Coupled to this is a fear of being seen to exclude and this has been raised at various discussions, often by academics who arguably have little remit to comment upon commercial concerns. However, if anything but the very minimum standard is enforced it is inevitable that some surveyors will be excluded in the interest of safeguarding the discipline. It is wrong for a technical discipline to seek to accommodate, and therefore trade to, standards suiting the lowest common denominator.

Unfortunately this is precisely what is happening in the UK because those who fear regulation are devolving the responsibility to the customers, relying entirely upon market forces. Any surveyor who has traded throughout the last decade can see that this method does not work and indeed, is there any economic reason why it should? Surveyors who rely on market forces as a sole regulatory mechanism are demonstrating ignorance of the wider world of business. The customer can hardly be expected to exclude cowboy surveyors when there is no higher benchmark to make reference to. Those who devolve responsibility to the customer are perhaps themselves being irresponsible to the disciple and their peers.

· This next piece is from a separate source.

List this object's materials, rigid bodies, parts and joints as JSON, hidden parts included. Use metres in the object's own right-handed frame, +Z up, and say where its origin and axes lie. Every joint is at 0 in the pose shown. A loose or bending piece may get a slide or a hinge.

Ignorance begets ignorance and has no place within a professional discipline.

The second issue, surveyors not wanting to be regulated, is perhaps due to the absence of any proper trade or representative body to represent them. A surveyor cannot have faith in a self-appointed regulatory body that knows little about the discipline, is populated by do-gooders attempting to leave their mark on the profession or just provides an opportunity to get out of the office. It is also sadly the case that a (growing?) number of surveyors are aware they cannot meet standards set higher than the present guidance and who understandably oppose anything that they feel gives others an advantage. However, it is that sort of dead weight a professional discipline should be seeking to shed or at least eradicate through education and training. It takes no great imagination to see that these surveyors are also likely to seek advantage through low prices, relying on other income streams to support professional activities like CPD, membership of professional organisations and research, if indeed they care to do so at all.

So, is a trade body needed? If so, what should its remit be? Should it, for example, seek adherence to the basic standard implied by the English Heritage guidance, or should it be seeking to raise the bar? Should it actively regulate or should it provide a kitemark type scheme? What alternatives might exist?